- [Material provided]
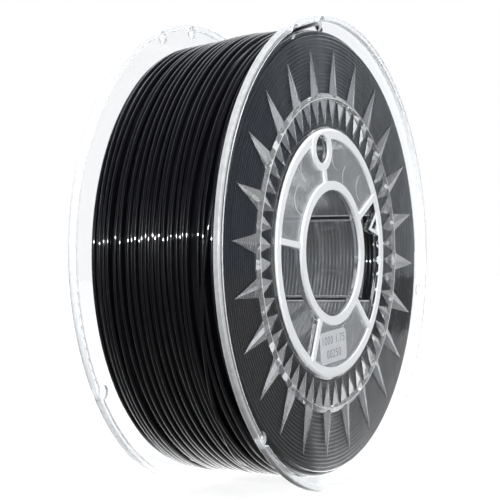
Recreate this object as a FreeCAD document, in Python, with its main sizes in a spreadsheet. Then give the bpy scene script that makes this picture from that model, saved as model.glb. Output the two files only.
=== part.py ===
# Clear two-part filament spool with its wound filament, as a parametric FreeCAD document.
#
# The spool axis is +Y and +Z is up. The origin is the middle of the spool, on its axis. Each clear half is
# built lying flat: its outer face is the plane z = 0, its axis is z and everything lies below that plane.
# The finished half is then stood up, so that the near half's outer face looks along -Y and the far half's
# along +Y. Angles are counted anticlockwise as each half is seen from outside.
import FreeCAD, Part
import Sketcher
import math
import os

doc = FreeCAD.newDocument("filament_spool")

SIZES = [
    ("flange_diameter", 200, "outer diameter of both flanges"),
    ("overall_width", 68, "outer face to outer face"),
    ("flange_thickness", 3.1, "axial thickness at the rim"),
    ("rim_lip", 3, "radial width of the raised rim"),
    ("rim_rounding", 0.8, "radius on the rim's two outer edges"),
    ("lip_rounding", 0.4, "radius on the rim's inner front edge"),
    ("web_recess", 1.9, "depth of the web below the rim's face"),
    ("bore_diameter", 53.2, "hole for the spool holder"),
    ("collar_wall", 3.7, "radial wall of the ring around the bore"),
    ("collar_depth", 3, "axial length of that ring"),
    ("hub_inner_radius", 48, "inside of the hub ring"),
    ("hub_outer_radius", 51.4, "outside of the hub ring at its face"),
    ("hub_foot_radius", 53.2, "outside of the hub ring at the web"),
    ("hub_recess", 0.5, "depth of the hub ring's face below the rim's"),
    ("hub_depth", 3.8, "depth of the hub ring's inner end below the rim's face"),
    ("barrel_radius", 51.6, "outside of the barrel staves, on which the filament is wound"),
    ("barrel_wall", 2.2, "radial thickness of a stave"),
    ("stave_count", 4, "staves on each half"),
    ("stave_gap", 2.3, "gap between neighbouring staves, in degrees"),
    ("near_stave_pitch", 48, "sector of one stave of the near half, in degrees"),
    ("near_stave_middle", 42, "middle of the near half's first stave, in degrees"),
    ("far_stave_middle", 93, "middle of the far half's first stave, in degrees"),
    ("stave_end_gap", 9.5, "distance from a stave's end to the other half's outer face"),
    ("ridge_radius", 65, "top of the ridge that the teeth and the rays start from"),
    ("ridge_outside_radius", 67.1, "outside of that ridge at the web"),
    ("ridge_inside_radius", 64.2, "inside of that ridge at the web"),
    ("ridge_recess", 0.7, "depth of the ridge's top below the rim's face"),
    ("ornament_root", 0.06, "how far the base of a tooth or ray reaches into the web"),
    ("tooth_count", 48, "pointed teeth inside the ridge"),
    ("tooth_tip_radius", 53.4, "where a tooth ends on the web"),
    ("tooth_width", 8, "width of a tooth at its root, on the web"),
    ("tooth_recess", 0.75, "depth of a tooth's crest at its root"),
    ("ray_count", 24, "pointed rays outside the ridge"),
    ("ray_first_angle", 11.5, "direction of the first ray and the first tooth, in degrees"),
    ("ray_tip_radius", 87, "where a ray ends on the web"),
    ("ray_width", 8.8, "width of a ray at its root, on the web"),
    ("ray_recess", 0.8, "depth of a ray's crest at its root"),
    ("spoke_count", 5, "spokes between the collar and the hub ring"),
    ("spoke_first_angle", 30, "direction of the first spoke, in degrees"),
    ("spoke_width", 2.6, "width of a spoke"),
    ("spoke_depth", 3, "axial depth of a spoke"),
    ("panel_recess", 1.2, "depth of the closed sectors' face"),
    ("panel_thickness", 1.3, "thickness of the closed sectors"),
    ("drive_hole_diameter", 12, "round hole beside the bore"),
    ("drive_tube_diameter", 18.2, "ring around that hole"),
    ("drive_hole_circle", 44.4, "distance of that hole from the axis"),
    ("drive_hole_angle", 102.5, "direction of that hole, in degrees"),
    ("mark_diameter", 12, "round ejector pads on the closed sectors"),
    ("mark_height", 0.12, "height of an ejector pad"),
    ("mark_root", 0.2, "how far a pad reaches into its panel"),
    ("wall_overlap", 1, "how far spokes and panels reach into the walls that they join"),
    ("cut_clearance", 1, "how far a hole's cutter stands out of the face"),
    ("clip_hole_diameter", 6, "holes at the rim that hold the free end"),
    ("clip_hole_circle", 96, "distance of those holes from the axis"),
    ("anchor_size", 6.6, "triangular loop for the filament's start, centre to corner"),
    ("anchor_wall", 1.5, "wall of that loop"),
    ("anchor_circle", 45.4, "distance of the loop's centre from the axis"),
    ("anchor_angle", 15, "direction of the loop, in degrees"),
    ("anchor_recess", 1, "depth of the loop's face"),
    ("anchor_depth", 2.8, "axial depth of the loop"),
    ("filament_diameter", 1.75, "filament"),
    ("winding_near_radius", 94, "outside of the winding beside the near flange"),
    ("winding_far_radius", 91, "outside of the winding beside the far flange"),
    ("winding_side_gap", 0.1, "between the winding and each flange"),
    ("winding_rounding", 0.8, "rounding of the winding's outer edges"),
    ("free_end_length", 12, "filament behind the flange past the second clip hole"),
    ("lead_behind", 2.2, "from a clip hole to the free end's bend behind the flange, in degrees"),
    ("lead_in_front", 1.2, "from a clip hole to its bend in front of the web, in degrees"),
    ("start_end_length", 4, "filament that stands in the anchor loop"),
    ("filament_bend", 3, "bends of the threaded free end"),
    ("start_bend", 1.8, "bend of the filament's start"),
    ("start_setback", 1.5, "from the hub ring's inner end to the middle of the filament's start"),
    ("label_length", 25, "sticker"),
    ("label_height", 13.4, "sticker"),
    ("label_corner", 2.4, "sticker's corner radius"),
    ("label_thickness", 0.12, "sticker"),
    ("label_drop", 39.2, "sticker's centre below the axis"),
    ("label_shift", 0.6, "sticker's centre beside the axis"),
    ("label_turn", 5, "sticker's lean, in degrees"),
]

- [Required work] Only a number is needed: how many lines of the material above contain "with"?

- [Written answer] 2